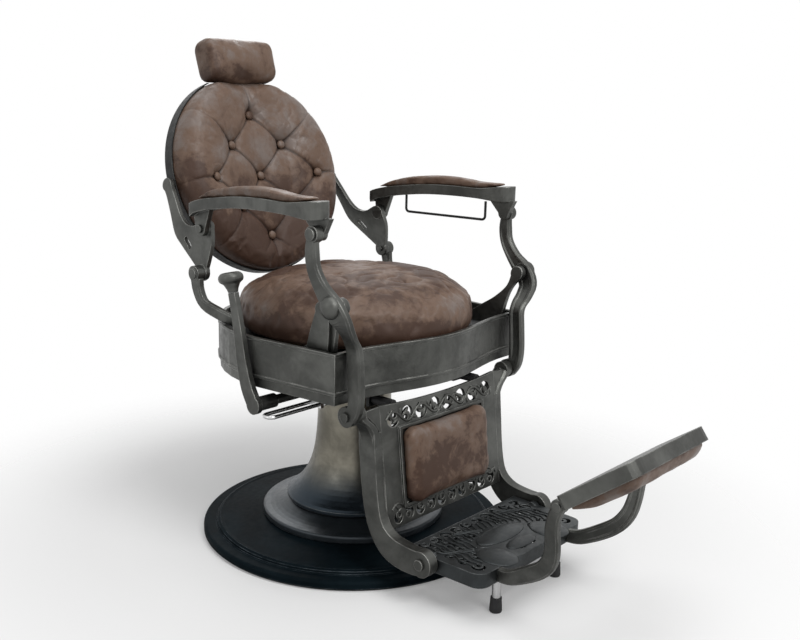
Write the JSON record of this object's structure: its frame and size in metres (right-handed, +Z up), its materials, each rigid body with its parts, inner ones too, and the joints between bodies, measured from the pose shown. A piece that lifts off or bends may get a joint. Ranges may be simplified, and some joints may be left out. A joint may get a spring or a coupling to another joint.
{
  "type": "hydraulic barber chair",
  "caption": "Swivel barber chair with a round tufted back, arched armrests, lifting pump column, reclining back and a linked leg rest with a turn-over foot flap.",
  "frame": {"origin": "centre of the floor disc's underside, on the floor", "axes": "the sitter faces -Y, +X is to the sitter's left, +Z is up along the pump column"},
  "size_m": [0.7099, 1.2955, 1.1241],
  "materials": {
    "base_iron": "near-black satin paint with a blue sheen",
    "column": "satin antique bronze-grey",
    "rubber": "matt black",
    "bronze_bush": "plain turned bearing metal",
    "steel": "bright plated steel",
    "leather": "distressed brown upholstery leather",
    "plywood": "raw plywood",
    "frame_steel": "dark satin paint",
    "casting": "antique pewter with lighter worn edges"
  },
  "bodies": {
    "base": {"base_disc": "base_iron", "floor_ring": "rubber", "step_ring": "base_iron", "column": "column", "pump_cylinder": "frame_steel", "pump_bolts": "steel", "guide_bush": "bronze_bush", "rod_seal": "rubber", "gland_nut": "frame_steel"},
    "lift": {"ram_rod": "steel", "piston_head": "frame_steel", "piston_seal": "rubber"},
    "seat": {"turret_hub": "frame_steel", "swivel_bush": "bronze_bush", "thrust_washer": "bronze_bush", "seat_frame": "frame_steel", "seat_board": "plywood", "seat_skirt": "casting", "seat_cushion": "leather", "ear_right": "casting", "ear_left": "casting", "rear_bracket_right": "casting", "rear_bracket_left": "casting", "lever_bracket": "frame_steel", "stop_bumpers": "rubber"},
    "pump_lever": {"pump_lever": "casting", "lever_knob": "casting"},
    "recline_lever": {"recline_lever": "casting"},
    "brake_loop": {"brake_loop": "steel", "brake_spring": "steel"},
    "back": {"back_yoke_right": "casting", "back_yoke_left": "casting", "back_crossbar": "frame_steel", "back_shell": "frame_steel", "back_cushion": "leather", "headrest_guide": "frame_steel"},
    "headrest": {"headrest_post": "steel", "headrest_plate": "frame_steel", "headrest_pad": "leather"},
    "armrest_right": {"armrest_right": "casting", "armrest_pad_right": "leather"},
    "armrest_left": {"armrest_left": "casting", "armrest_pad_left": "leather", "towel_rail": "frame_steel"},
    "leg_frame": {"arm_post_right": "casting", "arm_post_left": "casting", "calf_frame": "casting", "calf_pad": "leather", "foot_bolts": "steel"},
    "footrest": {"footplate": "casting", "hook_arm_right": "casting", "hook_arm_left": "casting", "support_legs": "steel", "leg_tips": "rubber"},
    "flap": {"flap_tray": "casting", "flap_pad": "leather"}
  },
  "joints": [
    {"name": "lift", "type": "slide", "parent": "base", "child": "lift", "axis": [0, 0, 1], "range_m": [0, 0.15]},
    {"name": "swivel", "type": "hinge", "parent": "lift", "child": "seat", "pos_m": [0, 0, 0.375], "axis": [0, 0, 1], "continuous": true},
    {"name": "recline", "type": "hinge", "parent": "seat", "child": "back", "pos_m": [0, 0.187, 0.611], "axis": [-1, 0, 0], "range_deg": [0, 38]},
    {"name": "leg_lift", "type": "hinge", "parent": "seat", "child": "leg_frame", "pos_m": [0, -0.241, 0.603], "axis": [-1, 0, 0], "range_deg": [0, 28.5]},
    {"name": "arm_tilt_right", "type": "hinge", "parent": "back", "child": "armrest_right", "pos_m": [0, 0.189, 0.706], "axis": [1, 0, 0], "range_deg": [0, 41]},
    {"name": "arm_tilt_left", "type": "hinge", "parent": "back", "child": "armrest_left", "pos_m": [0, 0.189, 0.706], "axis": [1, 0, 0], "range_deg": [0, 41]},
    {"name": "headrest_slide", "type": "slide", "parent": "back", "child": "headrest", "axis": [0, 0.284, 0.9588], "range_m": [0, 0.09]},
    {"name": "footplate_hinge", "type": "hinge", "parent": "leg_frame", "child": "footrest", "pos_m": [0, -0.389, 0.098], "axis": [-1, 0, 0], "range_deg": [0, 45]},
    {"name": "flap_turn", "type": "hinge", "parent": "footrest", "child": "flap", "pos_m": [0, -0.668, 0.292], "axis": [-1, 0, 0], "range_deg": [0, 130]},
    {"name": "pump_stroke", "type": "hinge", "parent": "seat", "child": "pump_lever", "pos_m": [0, -0.04, 0.372], "axis": [1, 0, 0], "range_deg": [-25, 15]},
    {"name": "recline_release", "type": "hinge", "parent": "seat", "child": "recline_lever", "pos_m": [-0.26651, -0.175, 0.46187], "axis": [-0.9945, 0, -0.1045], "range_deg": [0, 25]},
    {"name": "brake_turn", "type": "hinge", "parent": "seat", "child": "brake_loop", "pos_m": [0, -0.092, 0.362], "axis": [1, 0, 0], "range_deg": [0, 20]}
  ],
  "couplings": [
    {"joint": "leg_lift", "follows": "recline", "ratio": 0.7482},
    {"joint": "arm_tilt_right", "follows": "recline", "ratio": 1.0742},
    {"joint": "arm_tilt_left", "follows": "recline", "ratio": 1.0742}
  ]
}
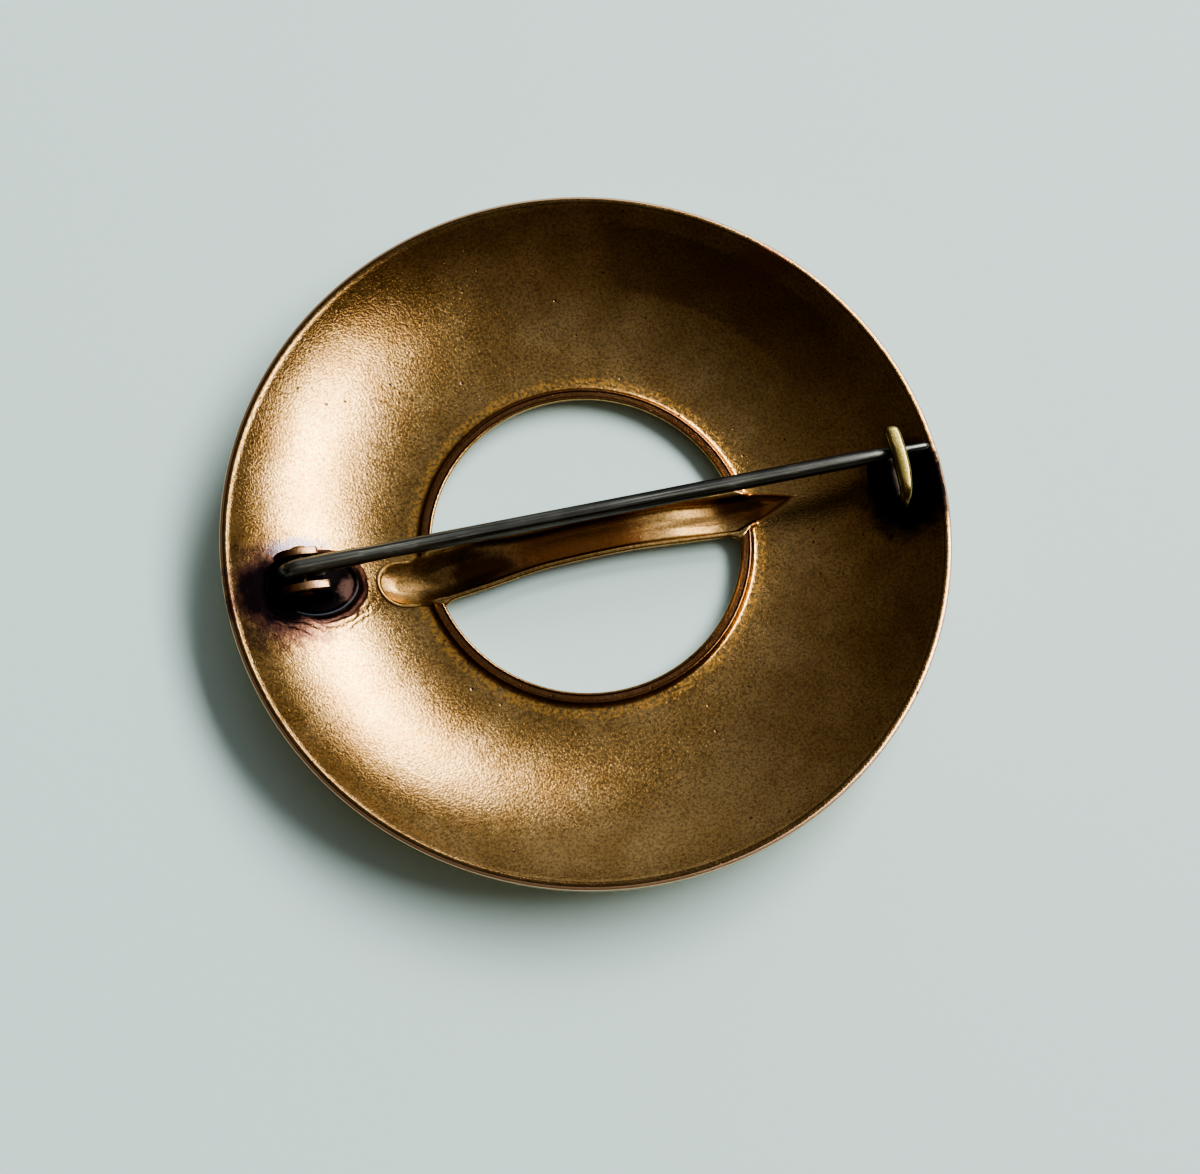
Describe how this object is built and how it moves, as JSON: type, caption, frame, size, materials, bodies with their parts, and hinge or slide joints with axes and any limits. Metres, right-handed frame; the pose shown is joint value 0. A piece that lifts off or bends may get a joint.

> [Task to carry out]: Return all of the entries exactly as written.

> [Completed task]:
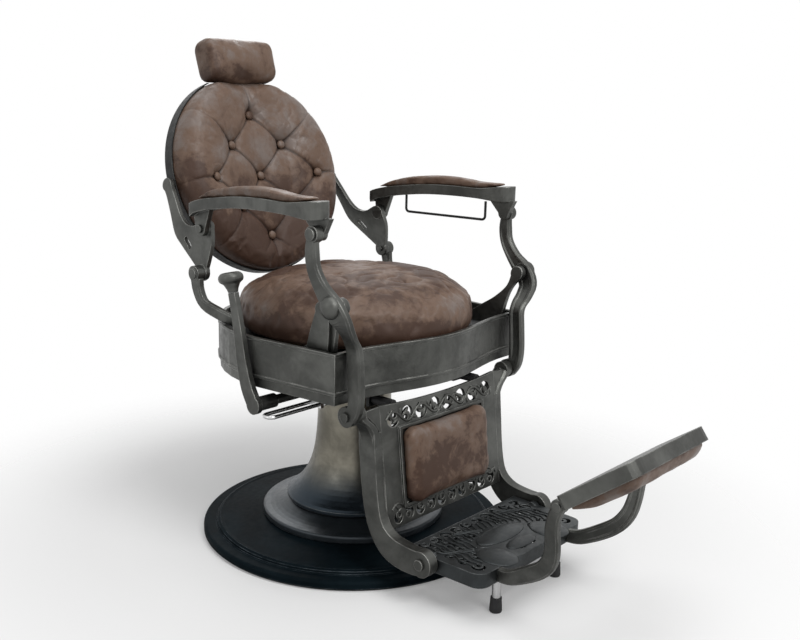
Write the JSON record of this object's structure: its frame and size in metres (right-handed, +Z up), its materials, each rigid body with its parts, inner ones too, and the joints between bodies, measured from the pose shown. A piece that lifts off or bends may get a joint. Ranges may be simplified, and some joints may be left out. A joint may get a spring or a coupling to another joint.
{
  "type": "hydraulic barber chair",
  "caption": "Swivel barber chair with a round tufted back, arched armrests, lifting pump column, reclining back and a linked leg rest with a turn-over foot flap.",
  "frame": {"origin": "centre of the floor disc's underside, on the floor", "axes": "the sitter faces -Y, +X is to the sitter's left, +Z is up along the pump column"},
  "size_m": [0.7099, 1.2955, 1.1241],
  "materials": {
    "base_iron": "near-black satin paint with a blue sheen",
    "column": "satin antique bronze-grey",
    "rubber": "matt black",
    "bronze_bush": "plain turned bearing metal",
    "steel": "bright plated steel",
    "leather": "distressed brown upholstery leather",
    "plywood": "raw plywood",
    "frame_steel": "dark satin paint",
    "casting": "antique pewter with lighter worn edges"
  },
  "bodies": {
    "base": {"base_disc": "base_iron", "floor_ring": "rubber", "step_ring": "base_iron", "column": "column", "pump_cylinder": "frame_steel", "pump_bolts": "steel", "guide_bush": "bronze_bush", "rod_seal": "rubber", "gland_nut": "frame_steel"},
    "lift": {"ram_rod": "steel", "piston_head": "frame_steel", "piston_seal": "rubber"},
    "seat": {"turret_hub": "frame_steel", "swivel_bush": "bronze_bush", "thrust_washer": "bronze_bush", "seat_frame": "frame_steel", "seat_board": "plywood", "seat_skirt": "casting", "seat_cushion": "leather", "ear_right": "casting", "ear_left": "casting", "rear_bracket_right": "casting", "rear_bracket_left": "casting", "lever_bracket": "frame_steel", "stop_bumpers": "rubber"},
    "pump_lever": {"pump_lever": "casting", "lever_knob": "casting"},
    "recline_lever": {"recline_lever": "casting"},
    "brake_loop": {"brake_loop": "steel", "brake_spring": "steel"},
    "back": {"back_yoke_right": "casting", "back_yoke_left": "casting", "back_crossbar": "frame_steel", "back_shell": "frame_steel", "back_cushion": "leather", "headrest_guide": "frame_steel"},
    "headrest": {"headrest_post": "steel", "headrest_plate": "frame_steel", "headrest_pad": "leather"},
    "armrest_right": {"armrest_right": "casting", "armrest_pad_right": "leather"},
    "armrest_left": {"armrest_left": "casting", "armrest_pad_left": "leather", "towel_rail": "frame_steel"},
    "leg_frame": {"arm_post_right": "casting", "arm_post_left": "casting", "calf_frame": "casting", "calf_pad": "leather", "foot_bolts": "steel"},
    "footrest": {"footplate": "casting", "hook_arm_right": "casting", "hook_arm_left": "casting", "support_legs": "steel", "leg_tips": "rubber"},
    "flap": {"flap_tray": "casting", "flap_pad": "leather"}
  },
  "joints": [
    {"name": "lift", "type": "slide", "parent": "base", "child": "lift", "axis": [0, 0, 1], "range_m": [0, 0.15]},
    {"name": "swivel", "type": "hinge", "parent": "lift", "child": "seat", "pos_m": [0, 0, 0.375], "axis": [0, 0, 1], "continuous": true},
    {"name": "recline", "type": "hinge", "parent": "seat", "child": "back", "pos_m": [0, 0.187, 0.611], "axis": [-1, 0, 0], "range_deg": [0, 38]},
    {"name": "leg_lift", "type": "hinge", "parent": "seat", "child": "leg_frame", "pos_m": [0, -0.241, 0.603], "axis": [-1, 0, 0], "range_deg": [0, 28.5]},
    {"name": "arm_tilt_right", "type": "hinge", "parent": "back", "child": "armrest_right", "pos_m": [0, 0.189, 0.706], "axis": [1, 0, 0], "range_deg": [0, 41]},
    {"name": "arm_tilt_left", "type": "hinge", "parent": "back", "child": "armrest_left", "pos_m": [0, 0.189, 0.706], "axis": [1, 0, 0], "range_deg": [0, 41]},
    {"name": "headrest_slide", "type": "slide", "parent": "back", "child": "headrest", "axis": [0, 0.284, 0.9588], "range_m": [0, 0.09]},
    {"name": "footplate_hinge", "type": "hinge", "parent": "leg_frame", "child": "footrest", "pos_m": [0, -0.389, 0.098], "axis": [-1, 0, 0], "range_deg": [0, 45]},
    {"name": "flap_turn", "type": "hinge", "parent": "footrest", "child": "flap", "pos_m": [0, -0.668, 0.292], "axis": [-1, 0, 0], "range_deg": [0, 130]},
    {"name": "pump_stroke", "type": "hinge", "parent": "seat", "child": "pump_lever", "pos_m": [0, -0.04, 0.372], "axis": [1, 0, 0], "range_deg": [-25, 15]},
    {"name": "recline_release", "type": "hinge", "parent": "seat", "child": "recline_lever", "pos_m": [-0.26651, -0.175, 0.46187], "axis": [-0.9945, 0, -0.1045], "range_deg": [0, 25]},
    {"name": "brake_turn", "type": "hinge", "parent": "seat", "child": "brake_loop", "pos_m": [0, -0.092, 0.362], "axis": [1, 0, 0], "range_deg": [0, 20]}
  ],
  "couplings": [
    {"joint": "leg_lift", "follows": "recline", "ratio": 0.7482},
    {"joint": "arm_tilt_right", "follows": "recline", "ratio": 1.0742},
    {"joint": "arm_tilt_left", "follows": "recline", "ratio": 1.0742}
  ]
}
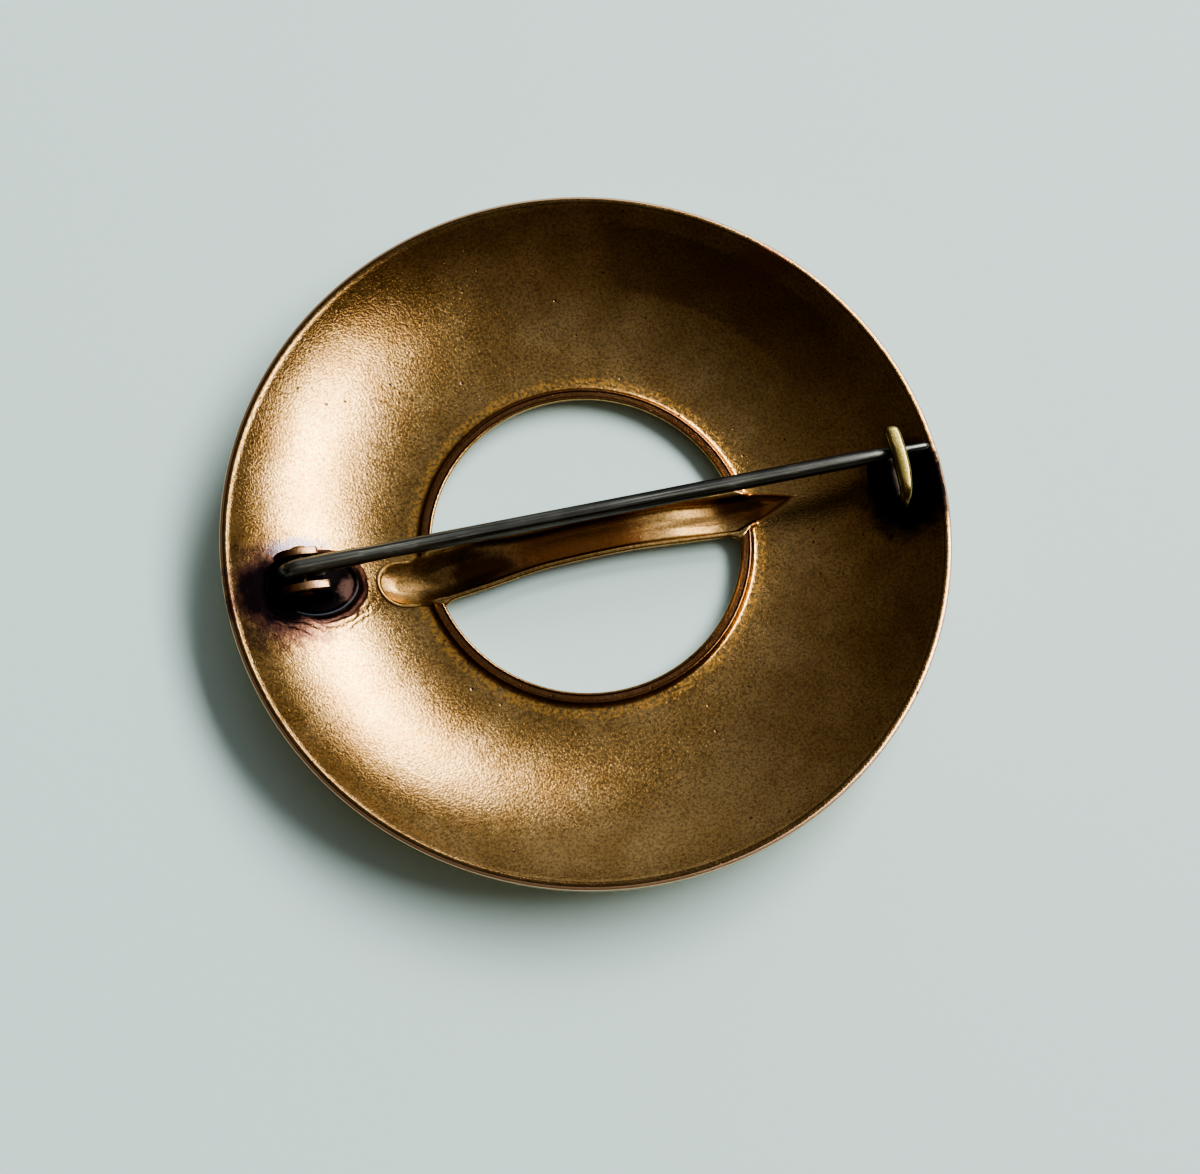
Describe how this object is built and how it moves, as JSON: type, caption, frame, size, materials, bodies with their parts, and hinge or slide joints with axes and any limits. Metres, right-handed frame; the pose shown is joint value 0. A piece that lifts off or bends may get a joint.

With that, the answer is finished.